Secrets of Happiness

Counterpoint. May 2021. 288p. ISBN 9781640094451. $27. F
What do we need to be happy? Love? Money? Work? Family? In her latest work Silber (Improvement) takes on the question with her usual deft touch, without ever addressing it head-on. Beginning with Ethan, a young Manhattan lawyer who discovers that his father has a second family, Silber unspools a web of lovers, siblings, parents, and children, from Greenwich Village to Bangkok, whose searches for fulfillment ripple outward in unexpected ways.
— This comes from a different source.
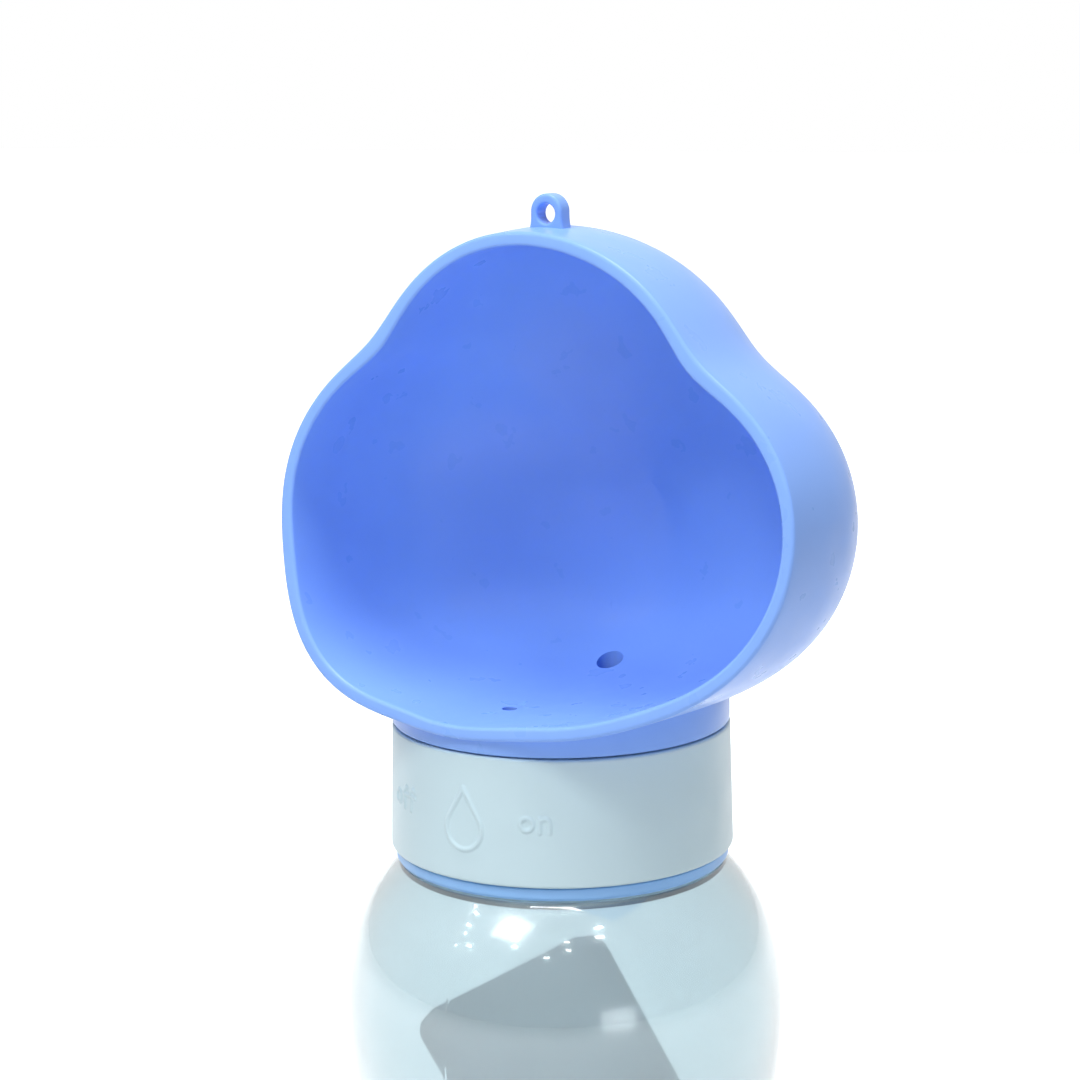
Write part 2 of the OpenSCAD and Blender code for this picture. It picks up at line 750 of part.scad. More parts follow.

From the entanglements of Ethan’s half-brothers in Queens, to his new boyfriend’s dying ex whose sister watches them care for him warily even as she rekindles an old flame, to a young filmmaker living with her mother’s regrets and her sister’s capriciousness, each set of choices—infidelity, caretaking, the rejection of parents’ values and money, the work to build an extended family based on love and loyalty—affects the others in ways both subtle and large. Silber moves easily in and out of her characters’ heads; the novel is deceptively airy, yet, given a reflective reading, it has an ethical center without the shortcut of easy morality.
VERDICT Silber’s fans, and readers who enjoy smart, humane contemporary fiction that doesn’t talk down to them, will enjoy this work.